Come riporta Al Jazeera 231 giornalisti e giornaliste sono stati uccisi negli ultimi 21 mesi dall'esercito israeliano, il numero più alto che si sia mai registrato in un conflitto. L'ultima reporter ammazzata dall'aviazione di Tel Aviv è Walaa Al-Jaabari, morta insieme al figlio che portava in grembo, al marito e al resto dei loro figli, in seguito a un attacco aereo che ha preso di mira il loro appartamento nel quartiere Tel Al-Hawa di Gaza City. I pochi giornalisti che sono sopravvissuti finora, adesso stanno morendo di fame.

Lo testimonia la giornalista Sally Abdullah Thabit, svenuta in diretta tv due giorni fa a causa della fame, e che Fanpage.it ha intervistato oggi.

Sally Abdullah Thabit, lei è corrispondente per Alkofiya TV e negli ultimi 21 mesi ha raccontato instancabilmente il massacro israeliano a Gaza. Può raccontarci cosa è successo due giorni fa?

Due giorni fa stavo seguendo un servizio in diretta da Zekim, nel nord della Striscia, dove l'occupazione israeliana aveva appena commesso un nuovo massacro di persone affamate in cerca di cibo. Mentre parlavo in live, ho avuto un crollo fisico. Ho sentito il cuore accelerare, la pressione è calata, ho avuto nausea. Mi sono accasciata. Ho chiesto al collega di poter interrompere: non stavo bene. Stavo male per la fame. Stavo male perché erano quattro giorni che non mangiavo assolutamente niente. Stavo male perché anche io sto morendo di fame come tutti qui a Gaza.

In che condizione siete costretti a vivere e lavorare voi giornalisti di Gaza oggi?

In una condizione tragica, che peggiora ogni giorno. I numeri delle persone affamate e che perdono la vita sono altissimi. I bambini, in particolare, soffrono di malnutrizione. L’assedio israeliano impedisce il passaggio degli aiuti alimentari dal valico di Karam Abu Salem, anche attraverso i canali ufficiali come quello dell’UNRWA. La fame è diventata un’arma. Uccide in silenzio, senza bombe.

In che modo la fame sta incidendo sul tuo lavoro?

Siamo stremati. Raccontiamo le sofferenze della nostra gente da oltre un anno e mezzo, ma ne facciamo parte anche noi. Siamo dentro la stessa tragedia. Per questo chiediamo al mondo di guardarci, di ascoltare i civili di Gaza, ma di guardare anche chi ogni giorno dà voce a questa catastrofe mentre cerca disperatamente del cibo per i propri figli.
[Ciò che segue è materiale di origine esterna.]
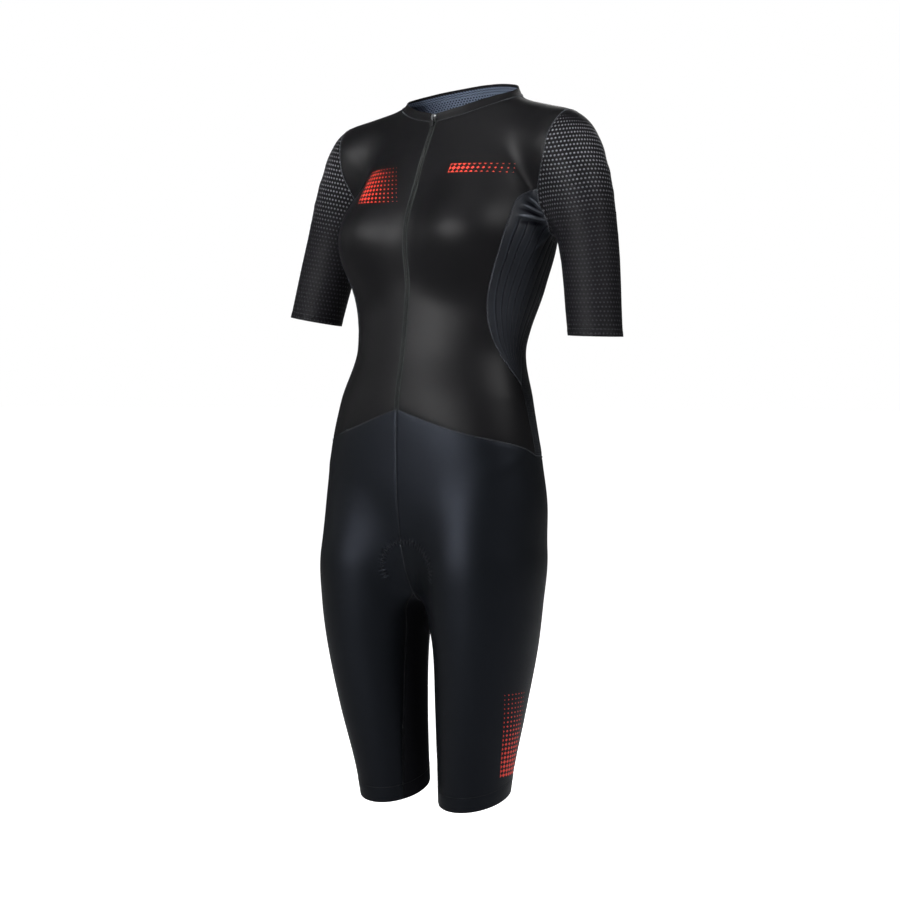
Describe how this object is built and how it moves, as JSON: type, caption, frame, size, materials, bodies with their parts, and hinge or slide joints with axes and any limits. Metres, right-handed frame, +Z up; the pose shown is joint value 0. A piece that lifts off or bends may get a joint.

Cosa vuol dire essere anche una madre in questa situazione?

È una lotta quotidiana. Esco dal lavoro e vado nei mercati, sperando di trovare qualcosa da portare a casa. Le verdure quasi non ci sono, e quel poco che c’è ha prezzi proibitivi. Questo mi crea ansia, mi toglie le forze. Cerco qualcosa da mettere in tavola, anche se non ha tutti i nutrienti. Basta che sfami i miei figli.

C’è qualcosa che vorresti dire ai giornalisti fuori da Gaza?

Sì: parlate di noi. Non dimenticate Gaza. Chiediamo ai colleghi giornalisti in tutto il mondo di parlare di noi, di Gaza, dei bombardamenti, della distruzione, dei massacri, dei crimini commessi. E denunciate questa nuova arma che Israele sta usando: la fame. È un crimine che sta uccidendo sempre più civili.